* **Information provided**:

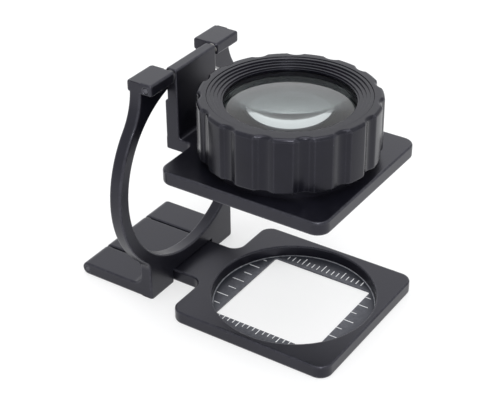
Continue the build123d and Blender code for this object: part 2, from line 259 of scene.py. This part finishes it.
def shader(name):
    """New material: its node tree, its Principled shader and a coordinate in metres."""
    material = bpy.data.materials.new(name)
    material.use_nodes = True
    tree = material.node_tree
    for node in list(tree.nodes):
        tree.nodes.remove(node)
    out = tree.nodes.new("ShaderNodeOutputMaterial")
    principled = tree.nodes.new("ShaderNodeBsdfPrincipled")
    tree.links.new(principled.outputs["BSDF"], out.inputs["Surface"])
    place = tree.nodes.new("ShaderNodeTexCoord").outputs["Object"]
    return material, tree, principled, place


def noise(tree, place, size, detail=2.0, rough=0.5):
    """Noise with blobs of about the given size in millimetres."""
    node = tree.nodes.new("ShaderNodeTexNoise")
    node.inputs["Scale"].default_value = 1 / (size * MM)
    node.inputs["Detail"].default_value = detail
    node.inputs["Roughness"].default_value = rough
    tree.links.new(place, node.inputs["Vector"])
    return node.outputs["Fac"]


def remap(tree, value, low, high, to_low, to_high):
    node = tree.nodes.new("ShaderNodeMapRange")
    for key, number in (("From Min", low), ("From Max", high), ("To Min", to_low), ("To Max", to_high)):
        node.inputs[key].default_value = number
    tree.links.new(value, node.inputs["Value"])
    return node.outputs["Result"]


def maths(tree, kind, a, b):
    node = tree.nodes.new("ShaderNodeMath")
    node.operation = kind
    for socket, value in zip(node.inputs, (a, b)):
        if isinstance(value, (int, float)):
            socket.default_value = value
        else:
            tree.links.new(value, socket)
    return node.outputs[0]


def blend_colour(tree, factor, a, b):
    node = tree.nodes.new("ShaderNodeMix")
    node.data_type = "RGBA"
    tree.links.new(factor, node.inputs["Factor"])
    for socket, value in ((node.inputs["A"], a), (node.inputs["B"], b)):
        if isinstance(value, tuple):
            socket.default_value = (*value, 1)
        else:
            tree.links.new(value, socket)
    return node.outputs["Result"]


def bump(tree, shader_node, height, strength, depth):
    node = tree.nodes.new("ShaderNodeBump")
    node.inputs["Strength"].default_value = strength
    node.inputs["Distance"].default_value = depth * MM
    tree.links.new(height, node.inputs["Height"])
    tree.links.new(node.outputs["Normal"], shader_node.inputs["Normal"])


def coating(name, dark, light, rough, grain=0.09, depth=0.012, worn_and_highlight_colour=(0.055, 0.055, 0.065), wear_and_highlight_share=0.6,
            specular=0.5, tint=(0.87, 0.86, 1.0)):
    """Black coating on blasted metal: fine grain, cloudy tone and gloss; rounded edges glossier and lighter,
    partly thin worn coating and partly a painted highlight.
    """
    material, tree, p, place = shader(name)
    fine = noise(tree, place, grain, 3.0, 0.6)
    cloud = noise(tree, place, 7.0, 4.0, 0.55)
    speck = noise(tree, place, 0.45, 2.0, 0.5)
    tone = blend_colour(tree, remap(tree, cloud, 0.3, 0.7, 0, 1), dark, light)
    tone = blend_colour(tree, remap(tree, speck, 0.62, 0.75, 0, 0.35), tone, tuple(1.7 * c for c in light))
    # Lighter colour on rounded edges: partly wear, partly a painted highlight standing in for the light the
    # edges catch.
    edge = tree.nodes.new("ShaderNodeAttribute")
    edge.attribute_name = "wear_and_highlight"
    rub_and_highlight = maths(tree, "MULTIPLY", edge.outputs["Fac"],
                remap(tree, noise(tree, place, 0.8, 4.0, 0.7), 0.35, 0.7, 0.35 * wear_and_highlight_share, wear_and_highlight_share))
    tree.links.new(blend_colour(tree, rub_and_highlight, tone, worn_and_highlight_colour), p.inputs["Base Color"])
    gloss = maths(tree, "ADD", remap(tree, cloud, 0.3, 0.7, rough - 0.03, rough + 0.03),
                  remap(tree, fine, 0.3, 0.7, -0.03, 0.03))
    gloss = maths(tree, "SUBTRACT", gloss, maths(tree, "MULTIPLY", edge.outputs["Fac"], 0.06))
    tree.links.new(gloss, p.inputs["Roughness"])
    p.inputs["IOR"].default_value = 1.5
    p.inputs["Specular IOR Level"].default_value = specular
    p.inputs["Specular Tint"].default_value = (*tint, 1)
    bump(tree, p, fine, 0.35, depth)
    return material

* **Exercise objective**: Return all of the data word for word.

* **Result of the exercise**:
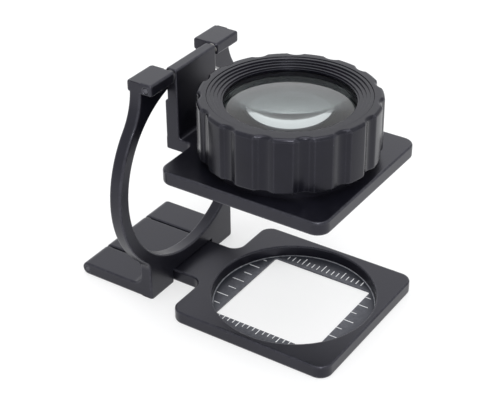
Continue the build123d and Blender code for this object: part 2, from line 259 of scene.py. This part finishes it.
def shader(name):
    """New material: its node tree, its Principled shader and a coordinate in metres."""
    material = bpy.data.materials.new(name)
    material.use_nodes = True
    tree = material.node_tree
    for node in list(tree.nodes):
        tree.nodes.remove(node)
    out = tree.nodes.new("ShaderNodeOutputMaterial")
    principled = tree.nodes.new("ShaderNodeBsdfPrincipled")
    tree.links.new(principled.outputs["BSDF"], out.inputs["Surface"])
    place = tree.nodes.new("ShaderNodeTexCoord").outputs["Object"]
    return material, tree, principled, place


def noise(tree, place, size, detail=2.0, rough=0.5):
    """Noise with blobs of about the given size in millimetres."""
    node = tree.nodes.new("ShaderNodeTexNoise")
    node.inputs["Scale"].default_value = 1 / (size * MM)
    node.inputs["Detail"].default_value = detail
    node.inputs["Roughness"].default_value = rough
    tree.links.new(place, node.inputs["Vector"])
    return node.outputs["Fac"]


def remap(tree, value, low, high, to_low, to_high):
    node = tree.nodes.new("ShaderNodeMapRange")
    for key, number in (("From Min", low), ("From Max", high), ("To Min", to_low), ("To Max", to_high)):
        node.inputs[key].default_value = number
    tree.links.new(value, node.inputs["Value"])
    return node.outputs["Result"]


def maths(tree, kind, a, b):
    node = tree.nodes.new("ShaderNodeMath")
    node.operation = kind
    for socket, value in zip(node.inputs, (a, b)):
        if isinstance(value, (int, float)):
            socket.default_value = value
        else:
            tree.links.new(value, socket)
    return node.outputs[0]


def blend_colour(tree, factor, a, b):
    node = tree.nodes.new("ShaderNodeMix")
    node.data_type = "RGBA"
    tree.links.new(factor, node.inputs["Factor"])
    for socket, value in ((node.inputs["A"], a), (node.inputs["B"], b)):
        if isinstance(value, tuple):
            socket.default_value = (*value, 1)
        else:
            tree.links.new(value, socket)
    return node.outputs["Result"]


def bump(tree, shader_node, height, strength, depth):
    node = tree.nodes.new("ShaderNodeBump")
    node.inputs["Strength"].default_value = strength
    node.inputs["Distance"].default_value = depth * MM
    tree.links.new(height, node.inputs["Height"])
    tree.links.new(node.outputs["Normal"], shader_node.inputs["Normal"])


def coating(name, dark, light, rough, grain=0.09, depth=0.012, worn_and_highlight_colour=(0.055, 0.055, 0.065), wear_and_highlight_share=0.6,
            specular=0.5, tint=(0.87, 0.86, 1.0)):
    """Black coating on blasted metal: fine grain, cloudy tone and gloss; rounded edges glossier and lighter,
    partly thin worn coating and partly a painted highlight.
    """
    material, tree, p, place = shader(name)
    fine = noise(tree, place, grain, 3.0, 0.6)
    cloud = noise(tree, place, 7.0, 4.0, 0.55)
    speck = noise(tree, place, 0.45, 2.0, 0.5)
    tone = blend_colour(tree, remap(tree, cloud, 0.3, 0.7, 0, 1), dark, light)
    tone = blend_colour(tree, remap(tree, speck, 0.62, 0.75, 0, 0.35), tone, tuple(1.7 * c for c in light))
    # Lighter colour on rounded edges: partly wear, partly a painted highlight standing in for the light the
    # edges catch.
    edge = tree.nodes.new("ShaderNodeAttribute")
    edge.attribute_name = "wear_and_highlight"
    rub_and_highlight = maths(tree, "MULTIPLY", edge.outputs["Fac"],
                remap(tree, noise(tree, place, 0.8, 4.0, 0.7), 0.35, 0.7, 0.35 * wear_and_highlight_share, wear_and_highlight_share))
    tree.links.new(blend_colour(tree, rub_and_highlight, tone, worn_and_highlight_colour), p.inputs["Base Color"])
    gloss = maths(tree, "ADD", remap(tree, cloud, 0.3, 0.7, rough - 0.03, rough + 0.03),
                  remap(tree, fine, 0.3, 0.7, -0.03, 0.03))
    gloss = maths(tree, "SUBTRACT", gloss, maths(tree, "MULTIPLY", edge.outputs["Fac"], 0.06))
    tree.links.new(gloss, p.inputs["Roughness"])
    p.inputs["IOR"].default_value = 1.5
    p.inputs["Specular IOR Level"].default_value = specular
    p.inputs["Specular Tint"].default_value = (*tint, 1)
    bump(tree, p, fine, 0.35, depth)
    return material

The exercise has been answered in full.